In response, Pakistan suspended trade with India, expelled the Indian envoy in Islamabad and urged the United Nations to take up the issue. Opposition Pakistani politicians are pressing Prime Minister Imran Khan for more action. Pakistan’s army chief, Gen. Qamar Bajwa, said that the military would “go to any extent” for the Kashmiris, without explaining what that meant.

“Either Pakistan does something, or, if it doesn’t, the military risks becoming very unpopular,” said Ayesha Siddiqa, author of “Military Inc.,” a book on the Pakistan army’s finances. “There will also be unimaginable pressure from hawks within the institution.”

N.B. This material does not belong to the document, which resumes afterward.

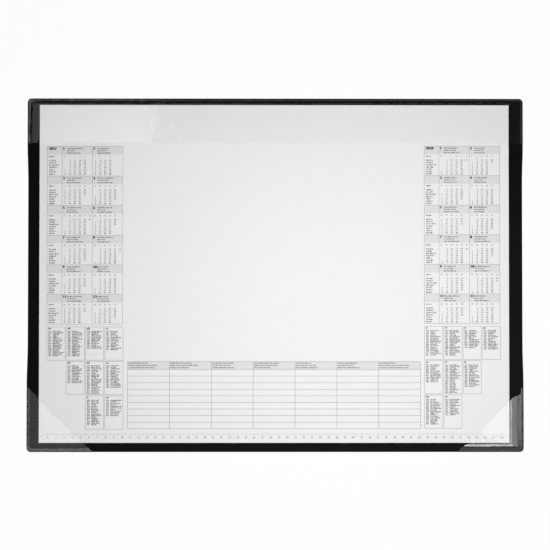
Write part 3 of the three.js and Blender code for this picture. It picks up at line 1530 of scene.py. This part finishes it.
@dataclass
class HeadBand(FilmPiece):
    """The band across the pad's head, welded at both sides and along the back."""

    depth: float = 55 * MM
    draw_back: float = 2.6 * MM
    draw_width: float = 1.5 * MM
    draw_sharpness: int = 6
    edge_lift: float = 0.04 * MM
    lift_reach: float = 5 * MM
    lift_sharpness: int = 4
    wave: float = 0.12 * MM
    wave_length: float = 96 * MM
    long_pitch: float = 9 * MM

    def build(self) -> bpy.types.Object:
        """Builds the band.

        Returns:
            The finished piece.
        """
        mat, pad = self.mat, self.pad
        left = self.section(pad.left - mat.left)
        right = self.section(mat.right - pad.right)
        behind = self.section(mat.back - pad.back)
        middle = (mat.right - mat.left) / 2
        from_left = self.edge.lines(left, middle + left.surplus, self.long_pitch)
        from_right = self.edge.lines(right, middle + right.surplus, self.long_pitch)
        spots = [(flat, left, 1.0) for flat in from_left]
        spots += [(flat, right, -1.0) for flat in reversed(from_right[:-1])]
        along = self.edge.lines(behind, self.depth + behind.surplus, self.pitch)
        grid = bmesh.new()
        rows = []
        for v in along:
            points = [self.bent(u, v, section, side, behind) for u, section, side in spots]
            rows.append([grid.verts.new(point) for point in points])
        self.fill(grid, rows, [spot[0] for spot in spots], along, is_turned=True)
        return self.solid(grid)

    def bent(
        self, across: float, along: float, section: DrapeSection, side: float, behind: DrapeSection
    ) -> Vector:
        """Bends one point of the flat band over the pad's head.

        Args:
            across: Its flat length from the nearer side of the mat.
            along: Its flat length from the mat's back.
            section: The film's section over that side's border.
            side: 1 at the left side and -1 at the right side.
            behind: The film's section over the back border.

        Returns:
            The point in place.
        """
        x, side_height = section.place(across)
        y, back_height = behind.place(along)
        height = soft_lower(side_height, back_height, self.crease)
        past = max(x - section.plans[-1], 0.0) / self.draw_width
        climb = side_height / section.heights[-1] * max(1 - past, 0.0)
        y -= self.draw_back * climb * (y / self.depth) ** self.draw_sharpness
        start = self.mat.left if side > 0 else self.mat.right
        place = start + side * self.edge.rounded(x, y)[0]
        on_pad = height / section.heights[-1]
        height += self.wave * on_pad * (1 + math.sin(place * math.tau / self.wave_length)) / 2
        to_free_edge = max(self.depth - y, 0.0)
        lifted = self.edge_lift * on_pad**self.lift_sharpness
        height += lifted * math.exp(-to_free_edge / self.lift_reach)
        if self.edge.is_seam(min(across, along)):
            height -= self.edge.seam_depth
        level = self.mat.top + max(height, 0.0)
        return Vector((place, self.mat.back - self.edge.rounded(x, y)[1], level))


@dataclass(frozen=True)
class Panel:
    """A rectangle that hangs in the studio and faces one spot."""

    name: str
    place: Vector
    aim: Vector
    size: Point

    def hang(self, carrier: bpy.types.Object) -> None:
        """Hangs an object in place, out of the camera's sight.

        Args:
            carrier: The light or the card.
        """
        carrier.location = self.place
        carrier.rotation_euler = (self.aim - self.place).to_track_quat("-Z", "Y").to_euler()
        carrier.visible_camera = False


@dataclass(frozen=True)
class Softbox(Panel):
    """A rectangular studio light."""

    power: float
    shine_only: bool = False

    @classmethod
    def overhead(cls, name: str, place: Vector, size: Point, power: float) -> "Softbox":
        """Describes a light that points straight down.

        Args:
            name: Its name.
            place: Where it hangs.
            size: Its width and depth.
            power: Its power.

        Returns:
            The light.
        """
        return cls(name, place, Vector((place.x, place.y, 0)), size, power)

    def build(self) -> None:
        """Hangs the light. A light for shine only shows in reflections and lights nothing else."""
        lamp = bpy.data.lights.new(self.name, "AREA")
        lamp.shape = "RECTANGLE"
        lamp.size, lamp.size_y = self.size
        lamp.energy = self.power
        carrier = add_to_scene(self.name, lamp)
        self.hang(carrier)
        carrier.visible_diffuse = not self.shine_only


@dataclass(frozen=True)
class DarkFlag(Panel):
    """A dark card that only reflections show, as black velvet does in a photographer's tent."""

    def build(self, finish: bpy.types.Material) -> None:
        """Hangs the card.

        Args:
            finish: Its dark material.
        """
        card = new_sheet(self.name, self.size, 0.0, finish)
        self.hang(card)
        card.visible_diffuse = False
        card.visible_shadow = False


@dataclass
class Studio:
    """The white ground, the even light of a pale room and the softboxes."""

    ground_size: float = 30.0
    ground_drop: float = 0.3 * MM
    ground_colour: Colour = grey(0.9)
    ground_white: float = 0.94
    room_level: float = 0.23
    boxes: tuple[Softbox, ...] = (
        Softbox.overhead("top_softbox", Vector((0.08, -0.05, 0.7)), (0.35, 0.35), 3.6),
        Softbox.overhead("high_right", Vector((0.655, -0.09, 1.5)), (0.585, 0.57), 3.3),
        Softbox.overhead("high_left", Vector((-0.412, -0.06, 1.3)), (0.312, 0.98), 2.35),
        Softbox(
            "right_panel",
            place=Vector((1.15, -0.5, 0.95)),
            aim=Vector((0.28, -0.17, 0)),
            size=(0.85, 0.85),
            power=10,
            shine_only=True,
        ),
        Softbox(
            "low_right_panel",
            place=Vector((1.43, -0.4, 0.35)),
            aim=Vector((0.28, -0.17, 0)),
            size=(0.6, 0.6),
            power=9,
            shine_only=True,
        ),
        Softbox(
            "front_panel",
            place=Vector((0.55, -1.3, 0.5)),
            aim=Vector((0.25, -0.2, 0)),
            size=(0.9, 0.9),
            power=30,
            shine_only=True,
        ),
    )
    flags: tuple[DarkFlag, ...] = (
        DarkFlag(
            "back_flag",
            place=Vector((0.75, 0.965, 0.8)),
            aim=Vector((0.75, 0.224, 0.128)),
            size=(3.2, 1.89),
        ),
        DarkFlag(
            "side_flag",
            place=Vector((1.09, 0.85, 0.8)),
            aim=Vector((0.28, 0.85, 0.216)),
            size=(1.3, 1.73),
        ),
    )
    velvet: Colour = grey(0.01)

    def build(self) -> None:
        """Sets up the ground, the room's light, the softboxes and the dark cards."""
        self.build_ground()
        self.build_room()
        for box in self.boxes:
            box.build()
        velvet = Shading("black_velvet")
        finish = velvet.finish(velvet.add("BsdfDiffuse", Color=(*self.velvet, 1)))
        for flag in self.flags:
            flag.build(finish)
        view = bpy.context.scene.view_settings
        view.view_transform = "Standard"
        LOG.info("studio: %d softboxes", len(self.boxes))

    def build_ground(self) -> None:
        """Lays the ground: pale, and near white to the camera with a faint shadow."""
        shading = Shading("white_ground")
        matte = shading.add("BsdfDiffuse", Color=(*self.ground_colour, 1))
        white = shading.add("Emission", Color=WHITE, Strength=1.0)
        share = shading.add("Math")
        share.operation = "MULTIPLY"
        share.inputs[1].default_value = self.ground_white
        shading.link(self.seen_rays(shading.tree), share.inputs[0])
        mixed = shading.mixed(share.outputs[0], matte, white)
        size = (self.ground_size, self.ground_size)
        ground = new_sheet("ground", size, -self.ground_drop, shading.finish(mixed))

    @staticmethod
    def seen_rays(tree: bpy.types.NodeTree) -> bpy.types.NodeSocket:
        """Whether a ray comes from the camera, a reflection or a clear material.

        Args:
            tree: The nodes that need to know.

        Returns:
            A value that is 1 for those rays and 0 for the light's own.
        """
        path = tree.nodes.new("ShaderNodeLightPath")
        seen = path.outputs["Is Camera Ray"]
        for kind in ("Is Glossy Ray", "Is Transmission Ray"):
            either = tree.nodes.new("ShaderNodeMath")
            either.operation = "MAXIMUM"
            tree.links.new(seen, either.inputs[0])
            tree.links.new(path.outputs[kind], either.inputs[1])
            seen = either.outputs[0]
        return seen

    def build_room(self) -> None:
        """Lights the scene evenly from all round, and shows plain white to whatever looks."""
        world = bpy.data.worlds.new("pale_room")
        bpy.context.scene.world = world
        world.use_nodes = True
        tree = world.node_tree
        tree.nodes.clear()
        room = tree.nodes.new("ShaderNodeBackground")
        room.inputs["Color"].default_value = WHITE
        room.inputs["Strength"].default_value = self.room_level
        white = tree.nodes.new("ShaderNodeBackground")
        white.inputs["Color"].default_value = WHITE
        mixed = tree.nodes.new("ShaderNodeMixShader")
        output = tree.nodes.new("ShaderNodeOutputWorld")
        tree.links.new(self.seen_rays(tree), mixed.inputs[0])
        tree.links.new(room.outputs[0], mixed.inputs[1])
        tree.links.new(white.outputs[0], mixed.inputs[2])
        tree.links.new(mixed.outputs[0], output.inputs["Surface"])


@dataclass(frozen=True)
class PhotoCamera:
    """The camera of the photograph: almost straight above the pad, leaning a degree.

    Its place and the distances that it sees are in metres, its angles in degrees, and its
    lens and sensor in millimetres.
    """

    place: Vector = Vector((-7.75 * MM, -25.93 * MM, 1500 * MM))
    lean: float = 0.9866
    side_lean: float = -0.2788
    turn: float = 0.0226
    lens: float = 80.601
    sensor: float = 36.0
    nearest: float = 0.01
    farthest: float = 50.0

    def build(self) -> bpy.types.Object:
        """Makes the camera the scene's own.

        Returns:
            The camera.
        """
        data = bpy.data.cameras.new("photo_camera")
        data.lens = self.lens
        data.sensor_width = self.sensor
        data.clip_start = self.nearest
        data.clip_end = self.farthest
        camera = add_to_scene("photo_camera", data)
        camera.location = self.place
        angles = [math.radians(angle) for angle in (self.lean, self.side_lean, self.turn)]
        camera.rotation_euler = Euler(angles, "XYZ")
        bpy.context.scene.camera = camera
        return camera


def main() -> None:
    """Dresses the model piece by piece, from the mat up to the films."""
    logging.basicConfig(level=logging.INFO, format="%(name)s: %(message)s")
    PhotoCamera().build()
    Studio().build()
    dress("base_mat", GrainedSheet().material())
    dress("backing_card", GREY_BOARD.material())
    dress("glue_binding", PADDING_GLUE.material())
    LeafStack().build()
    LeafPrint().build()
    finishes = FilmFinishes(ClearFilm().material(), WeldedFilm().material(), CutFilm().material())
    mat = NodeBox.of("base_mat")
    pad = replace(NodeBox.of("glue_binding"), front=NodeBox.of("leaf_block").front)
    HeadBand("film_head_band", "head_band", mat, pad, finishes).build()
    CornerPocket("film_pocket_left", "corner_pocket_left", mat, pad, finishes).build()
    CornerPocket(
        "film_pocket_right",
        "corner_pocket_right",
        mat,
        pad,
        finishes,
        edge=FilmEdge(bare=1.6 * MM),
        side=-1.0,
        bow=7.4 * MM,
    ).build()


if __name__ == "__main__":
    main()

India’s move came after the recent reelection of Prime Minister Narendra Modi, whose career has been rooted in a Hindu nationalist movement that has stoked tensions with the country’s Muslim minority.

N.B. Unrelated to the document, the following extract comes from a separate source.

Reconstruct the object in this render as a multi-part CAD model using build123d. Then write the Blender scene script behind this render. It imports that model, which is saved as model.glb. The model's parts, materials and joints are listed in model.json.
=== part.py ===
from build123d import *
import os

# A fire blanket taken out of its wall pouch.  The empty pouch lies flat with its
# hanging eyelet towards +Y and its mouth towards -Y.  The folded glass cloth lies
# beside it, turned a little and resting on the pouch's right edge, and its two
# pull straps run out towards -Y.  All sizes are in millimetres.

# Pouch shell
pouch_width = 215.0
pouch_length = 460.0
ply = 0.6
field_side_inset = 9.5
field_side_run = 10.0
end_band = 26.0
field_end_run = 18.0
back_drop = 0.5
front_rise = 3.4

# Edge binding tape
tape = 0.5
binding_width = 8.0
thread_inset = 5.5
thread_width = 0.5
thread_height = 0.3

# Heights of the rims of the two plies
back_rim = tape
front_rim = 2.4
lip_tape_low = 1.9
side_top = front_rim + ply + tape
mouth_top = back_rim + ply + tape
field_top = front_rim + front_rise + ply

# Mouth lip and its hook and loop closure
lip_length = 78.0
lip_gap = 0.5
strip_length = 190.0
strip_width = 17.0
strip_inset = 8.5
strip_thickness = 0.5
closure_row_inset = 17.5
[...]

Since Pakistan was carved out of India in 1947 as a homeland for South Asia’s Muslims by the departing British Empire, it has claimed Muslim-majority Kashmir, but so has India. Each country administers parts of the region.

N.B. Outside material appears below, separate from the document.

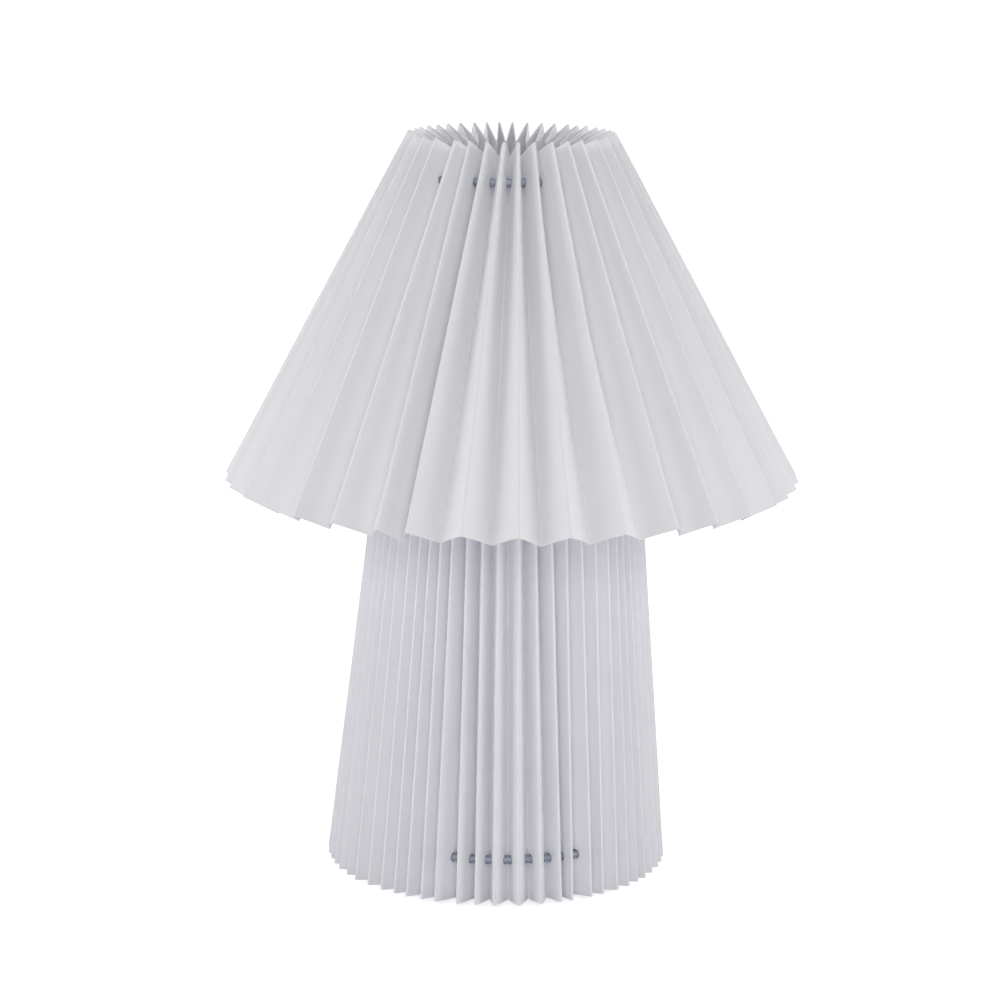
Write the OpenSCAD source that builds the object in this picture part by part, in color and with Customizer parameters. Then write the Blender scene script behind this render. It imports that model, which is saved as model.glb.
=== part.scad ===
// Table lamp with a pleated paper shade over a pleated paper base.
// Z is up, the lamp's axis is Z, its front is -Y and it stands on z = 0.
// Each pleated wall is one strip of equal panels, so its folds are straight and all of one
// length. The strip hangs on wire rings that run through holes punched in every panel.

/* [Shade] */
// Diameter across the outer folds at the shade's rim
shade_d = 300; // [284:2:316]
// Diameter across the outer folds at the shade's top
shade_top_d = 107; // [100:1:116]
// Length of one fold of the shade
shade_fold_l = 203; // [193:1:211]
// Height of the outer folds' lower ends over the table
shade_rim_z = 208; // [200:1:216]
// Width of one panel of the shade, from fold to fold
shade_panel_w = 20; // [18.5:0.5:21.5]
// Number of pleats round the shade
shade_pleats_n = 42; // [36:6:48]
// Distance of the shade's punched holes from its top edge
shade_hole_edge = 16; // [13:1:22]
// Distance of the shade's punched holes from the outer fold
shade_hole_in = 14; // [12:0.5:15]

/* [Base skirt] */
// Diameter across the outer folds at the foot of the skirt
skirt_d = 180; // [172:2:188]
// Diameter across the outer folds at the skirt's top
skirt_top_d = 136; // [130:2:142]
// Length of one fold of the skirt
skirt_fold_l = 228; // [216:2:236]
// Height of the outer folds' lower ends over the table
skirt_foot_z = 2.5; // [2:0.5:5]
// Width of one panel of the skirt, from fold to fold
skirt_panel_w = 15; // [14:0.5:16]
// Number of pleats round the skirt
skirt_pleats_n = 60; // [54:6:66]
// Distance of the skirt's punched holes from its edges
skirt_hole_edge = 21.5; // [19:0.5:26]
// Distance of the skirt's punched holes from the outer fold
skirt_hole_in = 10.4; // [9:0.2:11]
// Width of the notch for the cord at the back of the skirt
notch_w = 11; // [9:1:13]

/* [Paper] */
// Thickness of the laminated paper
paper_t = 0.5; // [0.4:0.05:0.6]
// Width of the pressed edge along each fold
fold_w = 0.7; // [0.5:0.05:0.8]

/* [Wire] */
// Thickness of the ring wire
ring_wire_d = 4; // [3.4:0.2:4.4]
// Thickness of the wire of the arms and spokes
arm_wire_d = 2.6; // [2.2:0.2:3]
// Wall of the saddles that hold the rings
saddle_wall = 0.9; // [0.6:0.1:1.1]

/* [Foot] */
// Diameter of the weighted plate
plate_d = 126; // [116:2:134]
// Thickness of the weighted plate
plate_h = 14; // [13:0.5:16]
// Rounding of the plate's upper edge
plate_round = 3; // [1:0.5:4]
// Diameter of the recess under the plate
recess_d = 36; // [32:1:44]
// Depth of the recess under the plate
recess_h = 10; // [9:0.5:11]
// Diameter of a foot pad
pad_d = 18; // [14:1:20]
// Height of a foot pad
pad_h = 3; // [2:0.5:4]
// Distance of the foot pads from the lamp's axis
pad_r = 46; // [40:1:48]
// Bore of the bush that the cord passes
bush_bore_d = 6.4; // [6:0.2:7]
// Outer diameter of the bush
bush_d = 9; // [8.6:0.2:9.4]
// Length of the bush inside the plate
bush_l = 10; // [8:1:14]

/* [Stem] */
// Outer diameter of the stem tube
stem_d = 10; // [9:0.5:11]
// Bore of the stem tube
stem_bore_d = 8; // [6.5:0.5:8]
// Size of the stem's nuts across their flats
nut_af = 14; // [13:0.5:16]
// Thickness of the stem's nuts
nut_h = 3; // [2.5:0.5:4]
// Thickness of the sheet steel hubs and of the washer
hub_t = 1.5; // [1:0.25:2]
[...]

Pakistan’s powerful military created the jihadist groups in the 1990s to stage attacks on Indian forces in Kashmir to inflict pain on its adversary without a full-out war. Conversely, Islamabad accuses India of sponsoring insurgents in Pakistan. Both countries deny using proxy attackers.

Human-rights groups accuse India of arbitrary detentions, torture, extrajudicial killings and the use of pellet guns to blind hundreds of protesters in its part of Kashmir, incensing opinion in Pakistan. India denies it has used excessive force, and says accusations of widespread human-rights abuses are baseless or exaggerated.

Pakistan has periodically said that it was cracking down on the extremist groups but mainly left them to operate openly. This time, the action looks more concerted, say foreign observers, though U.S. officials have noted that the steps taken so far are reversible. In recent months, Pakistan has begun to seize the assets of militants, taken over their schools, closed some training camps and arrested some of their leading members, say local and foreign officials.

Some experts say that Pakistan wouldn’t risk unleashing the militants now, after India showed earlier this year that it would retaliate. Even within the Pakistani military establishment, there is some recognition that jihadists have harmed the Kashmiri cause by allowing India to divert attention from a largely indigenous struggle for human rights there to cross-border terrorism.

But militant groups could act by themselves, and any attack that New Delhi links to a Pakistani extremist group is likely to provoke a reprisal. In February India bombed Pakistan after a Pakistan-based group claimed responsibility for a bombing in Kashmir even though the bomber himself was a local Kashmiri man.

In October, an international body will meet to decide whether to put Pakistan on an international blacklist alongside Iran and North Korea for failing to control terror financing and money laundering. Such a designation would devastate Pakistan’s struggling economy by cutting it off from the global financial system. Pakistan also risks losing the $6 billion economic rescue package the country accepted in May from the International Monetary Fund.

Pakistan faces other perils in shutting down the extremist groups. Frustrated anti-India extremists might gravitate toward transnational jihadist groups such as al Qaeda and Islamic State that are already embracing the Kashmir cause.

“Kashmir is being handed over by India to Daesh,” said a person closely associated with a Pakistani militant group, using the Arabic name for Islamic State. “The youth are now not looking to the Pakistani militant groups. They are looking to al Qaeda and Daesh.”

So far, al Qaeda and Islamic State are fringe elements in Kashmir. But some militants in Kashmir are being buried wrapped in the flag of Islamic State, the person said. A local franchise of al Qaeda called Ansar Ghazwat-ul-Hind is active in the Indian part of Kashmir, where in May this year Indian forces killed its leader, a militant known as Zakir Musa.

Both those groups vehemently oppose Pakistan’s government. In July, in a video message called “Don’t forget Kashmir,” al Qaeda chief Ayman al Zawahiri issued a recruitment call, saying that the youth of Kashmir were trapped between “Hindu brutality” and Pakistani “treachery.”

Shehryar Fazli, an analyst based in Islamabad, said that Pakistan will likely hope that the cooperation it is providing the U.S. for the Afghanistan peace process will convince Washington to hold off on pushing the financial blacklisting.